Minimum Time to Collect All Apples in a Tree
Given an undirected tree with n nodes rooted at node 0, where each node may or may not have an apple, find the minimum time in seconds you need to collect all apples and return to the root. You start at node 0, and each edge takes 1 second to traverse in either direction.
This is LeetCode 1443: Minimum Time to Collect All Apples in a Tree, and it is one of the cleanest problems for learning how post-order DFS on a tree can aggregate costs bottom-up. The trick is recognizing which edges are necessary and which can be skipped entirely.
The problem
You are given n (the number of nodes), an edges array describing the undirected tree, and a hasApple boolean array. Starting from root node 0, you need to visit every node that has an apple and return to the root. Each edge traversal costs 1 second, so walking down an edge and back costs 2 seconds total. You want to minimize the total time.
The approach
The key observation is that you only need to traverse an edge if the subtree below it contains at least one apple. If a child's entire subtree has no apples, you skip it completely. If it does have apples (either the child itself has one, or some descendant does), you must pay 2 seconds for that edge: 1 second going down, 1 second coming back.
This naturally leads to a post-order DFS. You process all children of a node first, collecting their costs. For each child, if the child's subtree cost is greater than 0 (meaning there are apples deeper down) or the child itself has an apple, you add the child's subtree cost plus 2 (for the edge to that child). Otherwise, you add nothing.
Think of it this way: each edge in the tree either contributes 2 seconds or 0 seconds to the answer. An edge contributes 2 seconds if and only if the subtree below it contains at least one apple. DFS tells you whether each subtree has apples by bubbling costs up from leaves to root.
Step-by-step walkthrough
Let's trace through the example: n = 7, edges = [[0,1],[0,2],[1,4],[1,5],[2,3],[2,6]], hasApple = [false, false, true, false, true, true, false].
Step 1: Start DFS at root (node 0)
Begin post-order DFS. We process children first, then decide whether to include the edge to each child.
Step 2: DFS into node 1, visit leaf 4 (has apple)
Node 4 is a leaf with an apple. DFS returns cost = 0 from node 4. Since the subtree has an apple, add 2 for the edge 1-4. Running cost at node 1: 2.
Step 3: Visit leaf 5 (has apple)
Node 5 also has an apple. Add 2 for the edge 1-5. Running cost at node 1: 2 + 2 = 4.
Step 4: Node 1 returns cost 4 to root
Node 1's subtree cost is 4 (greater than 0), so the subtree has apples. Root adds 2 for the edge 0-1. Running cost at root: 4 + 2 = 6.
Step 5: DFS into node 2, visit children 3 and 6
Node 3 has no apple and no children with apples. Node 6 also has no apple. Both return 0. Node 2 itself has an apple, so its subtree cost is 0 but hasApple[2] = true.

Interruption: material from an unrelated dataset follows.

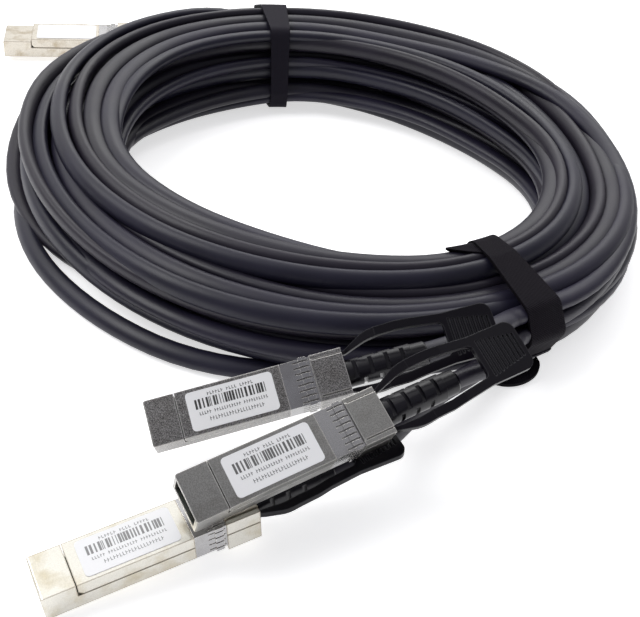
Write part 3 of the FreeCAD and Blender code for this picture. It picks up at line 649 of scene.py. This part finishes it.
stage = {"half": 3.0, "drop": 0.2, "paint": (0.94, 0.94, 0.94), "glow": 0.62}
half = stage["half"]
ground = bpy.data.meshes.new("floor")
corners = [(-half, -half, 0), (half, -half, 0), (half, half, 0), (-half, half, 0)]
ground.from_pydata(corners, [], [(0, 1, 2, 3)])
floor = bpy.data.objects.new("floor", ground)
scene.collection.objects.link(floor)
floor.location.z = -stage["drop"] * mm
floorPaint, tree, shader = newMaterial("floorPaint", stage["paint"], 0.9, specular=0.1)
shader.inputs["Emission Color"].default_value = (1, 1, 1, 1)
# the floor is a white backdrop to the camera and in reflections, and an ordinary pale floor otherwise:
# emission strength = glow (camera ray + glossy ray + transmission ray)
seen = node(tree, "ShaderNodeLightPath")
either = node(tree, "ShaderNodeMath", operation="ADD")
every = node(tree, "ShaderNodeMath", operation="ADD")
emitted = node(tree, "ShaderNodeMath", operation="MULTIPLY")
wire(tree, seen, "Is Camera Ray", either, 0)
wire(tree, seen, "Is Glossy Ray", either, 1)
wire(tree, either, 0, every, 0)
wire(tree, seen, "Is Transmission Ray", every, 1)
wire(tree, every, 0, emitted, 0)
emitted.inputs[1].default_value = stage["glow"]
wire(tree, emitted, 0, shader, "Emission Strength")
ground.materials.append(floorPaint)

# a bright soft wall behind the object, and a dim room above and in front
studio = {"wall": (-0.15, 0.79, 0.595), "room": (0.2, 0.2, 0.22), "strength": 1.3}
world = bpy.data.worlds.new("studio")
scene.world = world
world.use_nodes = True
tree = world.node_tree
place = node(tree, "ShaderNodeTexCoord")
facing = node(tree, "ShaderNodeVectorMath", operation="DOT_PRODUCT")
facing.inputs[1].default_value = studio["wall"]
wire(tree, place, "Generated", facing, 0)
glow = ramp(tree, 0.4, studio["room"], 0.92, (1.0, 1.0, 1.0))
tree.nodes["Background"].inputs["Strength"].default_value = studio["strength"]
wire(tree, facing, "Value", glow, "Fac")
wire(tree, glow, "Color", tree.nodes["Background"], "Color")


def softBox(name, offset, size, power):
    lamp = bpy.data.lights.new(name, "AREA")
    lamp.shape = "RECTANGLE"
    lamp.size, lamp.size_y = size
    lamp.energy = power
    made = bpy.data.objects.new(name, lamp)
    scene.collection.objects.link(made)
    made.location = Vector(coilCentre) + Vector(offset)
    made.rotation_euler = (-Vector(offset)).to_track_quat("-Z", "Y").to_euler()


softBox("keyLight", (-0.75, -0.1, 0.85), (0.6, 0.6), 5.5)
softBox("backLight", (0.1, 0.9, 0.8), (1.0, 0.4), 3)
scene.view_settings.view_transform = "Standard"
print("camera and lights set")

Step 6: Node 2 returns cost 0. Root adds 2 for edge 0-2. Answer: 8
Node 2 has an apple (or its subtree does), so root must traverse edge 0-2. Cost = 6 + 0 + 2 = 8. The answer is 8 seconds.
The code
from collections import defaultdict
def min_time(n: int, edges: list[list[int]], hasApple: list[bool]) -> int:
graph = defaultdict(list)
for u, v in edges:
graph[u].append(v)
graph[v].append(u)
def dfs(node: int, parent: int) -> int:
total = 0
for child in graph[node]:
if child == parent:
continue
child_cost = dfs(child, node)
if child_cost > 0 or hasApple[child]:
total += child_cost + 2
return total
return dfs(0, -1)
The code builds an adjacency list from the edge list, then runs DFS from the root. For each child of the current node (skipping the parent to avoid going back up), it recursively computes the cost of that child's subtree. If the child's cost is positive or the child has an apple, the current node adds child_cost + 2 to its own total. The + 2 accounts for traveling down to the child and back.
The parent parameter prevents the DFS from revisiting the node it came from. Since this is an undirected tree represented as an adjacency list, both directions of each edge appear in the graph. Without the parent check, the DFS would loop forever.

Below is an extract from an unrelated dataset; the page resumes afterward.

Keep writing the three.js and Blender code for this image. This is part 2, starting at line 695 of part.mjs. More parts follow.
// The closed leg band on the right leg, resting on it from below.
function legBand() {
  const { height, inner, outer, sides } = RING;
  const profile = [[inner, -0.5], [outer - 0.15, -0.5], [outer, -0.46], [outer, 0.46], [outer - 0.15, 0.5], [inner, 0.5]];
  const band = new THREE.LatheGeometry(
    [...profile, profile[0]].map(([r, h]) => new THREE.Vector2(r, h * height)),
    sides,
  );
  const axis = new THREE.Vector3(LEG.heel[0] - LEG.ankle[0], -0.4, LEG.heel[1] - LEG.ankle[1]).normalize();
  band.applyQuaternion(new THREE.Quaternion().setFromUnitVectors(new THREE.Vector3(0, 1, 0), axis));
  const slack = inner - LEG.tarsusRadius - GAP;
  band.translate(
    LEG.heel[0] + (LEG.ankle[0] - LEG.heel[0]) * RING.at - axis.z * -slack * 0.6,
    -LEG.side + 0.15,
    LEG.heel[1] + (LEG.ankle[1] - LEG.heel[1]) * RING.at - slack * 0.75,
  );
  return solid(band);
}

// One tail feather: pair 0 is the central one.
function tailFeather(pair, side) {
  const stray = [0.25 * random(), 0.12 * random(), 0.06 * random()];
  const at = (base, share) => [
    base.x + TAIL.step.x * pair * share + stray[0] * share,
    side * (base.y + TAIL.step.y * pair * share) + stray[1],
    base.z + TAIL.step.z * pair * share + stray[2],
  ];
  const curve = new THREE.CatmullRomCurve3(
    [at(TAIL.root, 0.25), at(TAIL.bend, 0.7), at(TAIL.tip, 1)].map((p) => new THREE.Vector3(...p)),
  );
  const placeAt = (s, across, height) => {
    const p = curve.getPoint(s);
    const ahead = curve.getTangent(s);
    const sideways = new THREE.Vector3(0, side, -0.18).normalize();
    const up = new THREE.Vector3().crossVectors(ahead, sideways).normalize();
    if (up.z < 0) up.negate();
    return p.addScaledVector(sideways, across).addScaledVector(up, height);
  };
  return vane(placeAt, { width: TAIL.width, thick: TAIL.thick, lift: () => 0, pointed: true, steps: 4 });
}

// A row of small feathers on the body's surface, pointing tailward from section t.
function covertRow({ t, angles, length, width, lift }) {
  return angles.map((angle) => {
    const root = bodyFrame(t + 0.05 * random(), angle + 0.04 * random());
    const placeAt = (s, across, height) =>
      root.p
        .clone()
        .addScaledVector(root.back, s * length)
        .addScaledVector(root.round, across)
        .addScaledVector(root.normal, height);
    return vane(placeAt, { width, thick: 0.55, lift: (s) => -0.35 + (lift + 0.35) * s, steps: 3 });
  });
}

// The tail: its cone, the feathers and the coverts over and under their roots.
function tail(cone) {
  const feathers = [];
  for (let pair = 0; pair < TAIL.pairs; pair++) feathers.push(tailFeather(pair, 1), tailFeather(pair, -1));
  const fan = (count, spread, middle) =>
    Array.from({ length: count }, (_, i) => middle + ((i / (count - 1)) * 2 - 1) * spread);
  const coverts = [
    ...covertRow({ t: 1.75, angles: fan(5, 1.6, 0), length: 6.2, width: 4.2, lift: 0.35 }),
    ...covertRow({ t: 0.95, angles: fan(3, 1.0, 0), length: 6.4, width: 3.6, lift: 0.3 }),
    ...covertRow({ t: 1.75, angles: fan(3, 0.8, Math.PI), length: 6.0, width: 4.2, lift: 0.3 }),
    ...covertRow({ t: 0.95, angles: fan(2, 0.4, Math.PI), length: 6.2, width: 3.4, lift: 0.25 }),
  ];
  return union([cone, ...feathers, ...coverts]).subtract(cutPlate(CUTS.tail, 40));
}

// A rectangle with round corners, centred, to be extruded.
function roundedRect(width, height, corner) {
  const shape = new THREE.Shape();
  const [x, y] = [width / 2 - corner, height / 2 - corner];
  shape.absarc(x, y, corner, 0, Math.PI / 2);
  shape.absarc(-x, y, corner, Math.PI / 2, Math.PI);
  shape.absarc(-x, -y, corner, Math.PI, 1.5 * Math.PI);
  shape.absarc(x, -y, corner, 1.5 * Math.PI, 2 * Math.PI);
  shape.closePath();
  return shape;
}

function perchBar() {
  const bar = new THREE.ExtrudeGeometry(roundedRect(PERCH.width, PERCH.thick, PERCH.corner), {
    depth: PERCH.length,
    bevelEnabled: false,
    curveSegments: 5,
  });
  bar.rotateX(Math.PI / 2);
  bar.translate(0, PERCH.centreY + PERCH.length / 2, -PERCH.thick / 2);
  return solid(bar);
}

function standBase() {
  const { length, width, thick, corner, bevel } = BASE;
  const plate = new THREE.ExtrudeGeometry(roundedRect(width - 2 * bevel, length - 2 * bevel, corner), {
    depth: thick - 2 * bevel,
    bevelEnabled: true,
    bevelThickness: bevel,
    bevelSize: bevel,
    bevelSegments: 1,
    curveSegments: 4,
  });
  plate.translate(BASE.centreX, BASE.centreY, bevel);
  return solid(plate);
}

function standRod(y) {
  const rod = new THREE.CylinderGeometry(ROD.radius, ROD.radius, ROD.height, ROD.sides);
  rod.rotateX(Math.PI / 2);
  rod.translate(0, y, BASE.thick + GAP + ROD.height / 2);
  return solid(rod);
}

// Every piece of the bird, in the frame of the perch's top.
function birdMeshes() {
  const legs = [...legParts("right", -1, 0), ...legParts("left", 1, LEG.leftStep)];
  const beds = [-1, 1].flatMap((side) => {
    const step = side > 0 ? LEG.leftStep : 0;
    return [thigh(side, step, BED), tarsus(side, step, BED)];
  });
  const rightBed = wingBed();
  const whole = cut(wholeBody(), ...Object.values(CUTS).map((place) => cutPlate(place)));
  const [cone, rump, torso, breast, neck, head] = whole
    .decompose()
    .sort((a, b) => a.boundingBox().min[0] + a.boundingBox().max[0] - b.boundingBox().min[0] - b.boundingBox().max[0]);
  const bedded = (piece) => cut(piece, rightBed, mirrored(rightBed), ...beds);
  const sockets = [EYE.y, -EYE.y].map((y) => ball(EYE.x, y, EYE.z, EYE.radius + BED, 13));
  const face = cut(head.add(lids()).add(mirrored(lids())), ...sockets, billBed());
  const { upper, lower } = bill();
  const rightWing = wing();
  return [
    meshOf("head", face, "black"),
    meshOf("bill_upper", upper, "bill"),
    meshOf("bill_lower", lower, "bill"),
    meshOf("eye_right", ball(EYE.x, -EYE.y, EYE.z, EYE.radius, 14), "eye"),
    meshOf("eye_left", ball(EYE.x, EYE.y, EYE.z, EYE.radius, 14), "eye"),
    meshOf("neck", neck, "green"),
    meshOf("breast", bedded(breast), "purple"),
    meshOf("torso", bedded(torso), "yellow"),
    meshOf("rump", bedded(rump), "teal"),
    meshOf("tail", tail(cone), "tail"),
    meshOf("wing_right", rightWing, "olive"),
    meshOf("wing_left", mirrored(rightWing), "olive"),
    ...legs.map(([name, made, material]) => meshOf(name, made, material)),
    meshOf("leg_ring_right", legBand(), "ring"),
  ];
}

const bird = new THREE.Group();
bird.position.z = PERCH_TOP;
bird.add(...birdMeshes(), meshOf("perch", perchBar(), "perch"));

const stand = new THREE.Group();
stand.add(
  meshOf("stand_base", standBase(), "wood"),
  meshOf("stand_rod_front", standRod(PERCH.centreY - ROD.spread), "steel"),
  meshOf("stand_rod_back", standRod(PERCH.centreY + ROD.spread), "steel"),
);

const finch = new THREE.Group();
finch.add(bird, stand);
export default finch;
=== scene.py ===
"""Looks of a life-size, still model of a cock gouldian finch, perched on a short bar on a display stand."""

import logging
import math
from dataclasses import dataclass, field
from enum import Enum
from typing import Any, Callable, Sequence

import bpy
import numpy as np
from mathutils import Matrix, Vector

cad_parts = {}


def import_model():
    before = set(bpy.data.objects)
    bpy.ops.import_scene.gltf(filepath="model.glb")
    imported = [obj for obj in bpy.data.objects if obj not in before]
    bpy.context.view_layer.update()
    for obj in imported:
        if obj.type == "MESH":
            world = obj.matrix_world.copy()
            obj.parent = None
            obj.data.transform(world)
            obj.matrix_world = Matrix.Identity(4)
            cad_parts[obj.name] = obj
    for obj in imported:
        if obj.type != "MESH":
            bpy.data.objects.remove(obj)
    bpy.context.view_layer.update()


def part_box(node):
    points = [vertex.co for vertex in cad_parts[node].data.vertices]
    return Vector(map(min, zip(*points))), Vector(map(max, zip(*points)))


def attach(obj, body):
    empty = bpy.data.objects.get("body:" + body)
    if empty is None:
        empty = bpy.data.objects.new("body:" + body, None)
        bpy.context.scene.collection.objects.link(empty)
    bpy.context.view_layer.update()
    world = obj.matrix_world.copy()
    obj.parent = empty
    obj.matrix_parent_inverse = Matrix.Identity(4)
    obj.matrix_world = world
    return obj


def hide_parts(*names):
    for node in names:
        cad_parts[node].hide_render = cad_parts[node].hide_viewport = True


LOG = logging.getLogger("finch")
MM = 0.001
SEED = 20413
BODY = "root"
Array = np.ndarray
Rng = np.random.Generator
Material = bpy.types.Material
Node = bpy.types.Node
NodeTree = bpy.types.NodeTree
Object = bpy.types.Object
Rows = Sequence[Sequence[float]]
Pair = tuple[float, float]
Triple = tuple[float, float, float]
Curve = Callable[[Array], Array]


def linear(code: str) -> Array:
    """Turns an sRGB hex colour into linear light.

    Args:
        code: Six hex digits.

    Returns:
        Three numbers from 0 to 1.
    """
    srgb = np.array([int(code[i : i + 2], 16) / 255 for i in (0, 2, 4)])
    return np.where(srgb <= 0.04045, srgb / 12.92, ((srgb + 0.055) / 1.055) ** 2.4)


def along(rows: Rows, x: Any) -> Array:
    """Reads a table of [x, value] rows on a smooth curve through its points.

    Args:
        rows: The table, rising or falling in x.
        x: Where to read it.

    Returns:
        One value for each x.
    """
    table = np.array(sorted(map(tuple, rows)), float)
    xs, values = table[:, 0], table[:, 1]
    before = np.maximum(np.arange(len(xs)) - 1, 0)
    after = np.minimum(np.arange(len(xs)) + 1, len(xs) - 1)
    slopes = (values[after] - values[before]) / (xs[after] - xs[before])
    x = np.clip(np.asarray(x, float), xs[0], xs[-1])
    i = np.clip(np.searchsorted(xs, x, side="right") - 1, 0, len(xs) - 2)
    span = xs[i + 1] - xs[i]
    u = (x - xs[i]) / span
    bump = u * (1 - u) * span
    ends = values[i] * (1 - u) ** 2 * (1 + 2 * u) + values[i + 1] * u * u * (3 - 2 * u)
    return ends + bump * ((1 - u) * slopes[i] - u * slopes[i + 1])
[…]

The base case is implicit: leaf nodes have no children (other than their parent), so the loop body never executes and they return 0. If a leaf has an apple, the parent detects it via hasApple[child] and adds 2.
Complexity analysis
| Approach | Time | Space |
|---|---|---|
| DFS | O(n) | O(n) |
Time is O(n) because each node is visited exactly once during the DFS traversal. Building the adjacency list takes O(n) as well, since a tree with n nodes has n - 1 edges.
Space is O(n) for the adjacency list and the recursion stack. In the worst case (a skewed tree), the recursion depth is n.
The building blocks
Post-order DFS for bottom-up aggregation
The core pattern here is post-order traversal: process children before the current node. This lets you aggregate information from the leaves up to the root. You see this pattern in many tree problems. In Diameter of Binary Tree, you compute depths bottom-up. In Binary Tree Maximum Path Sum, you compute max gains bottom-up. Here, you compute "does this subtree need visiting" bottom-up.

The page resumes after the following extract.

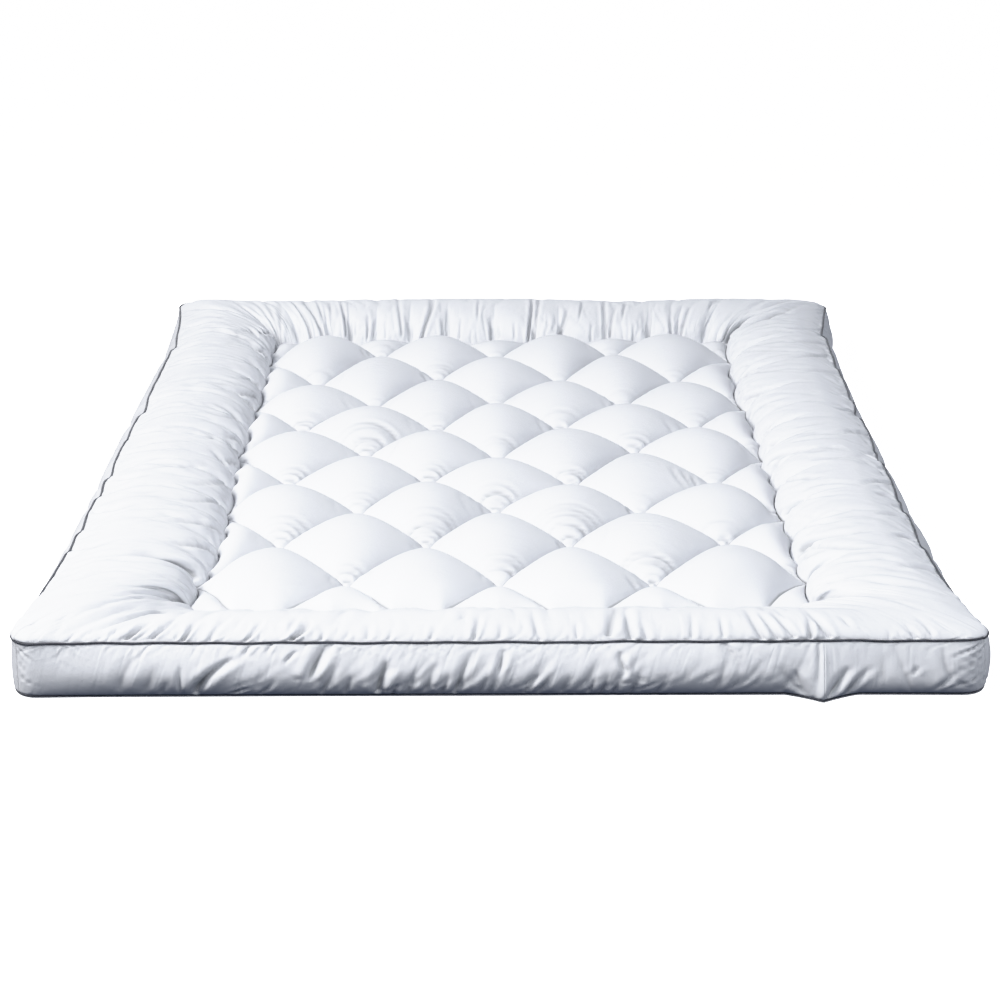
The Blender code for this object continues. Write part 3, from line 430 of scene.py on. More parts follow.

The template is always the same:
def dfs(node, parent):
result = base_value
for child in graph[node]:
if child == parent:
continue
child_result = dfs(child, node)
# combine child_result into result
return result
Conditional edge inclusion
The second building block is the decision at each edge: include it or skip it. You only include an edge if the subtree below contains something worth visiting. This "prune unnecessary branches" idea appears in many tree problems. For example, in Sum of Distances in Tree, you also reason about subtree properties to compute per-node answers. The general principle is that tree edges act as gates, and you open a gate only when the subtree beyond it has relevant nodes.
Edge cases
- No apples at all: every
hasApplevalue is false. DFS returns 0 from every subtree. The answer is 0. - Apple only at root:
hasApple[0]is true, but no other node has one. You are already at the root, so the answer is 0. You never need to traverse any edge. - Every node has an apple: you must traverse every edge in the tree, each costing 2 seconds. The answer is
2 * (n - 1). - Linear tree (skewed): the tree is a straight chain. If only the deepest node has an apple, the cost is
2 * depthbecause you walk all the way down and all the way back.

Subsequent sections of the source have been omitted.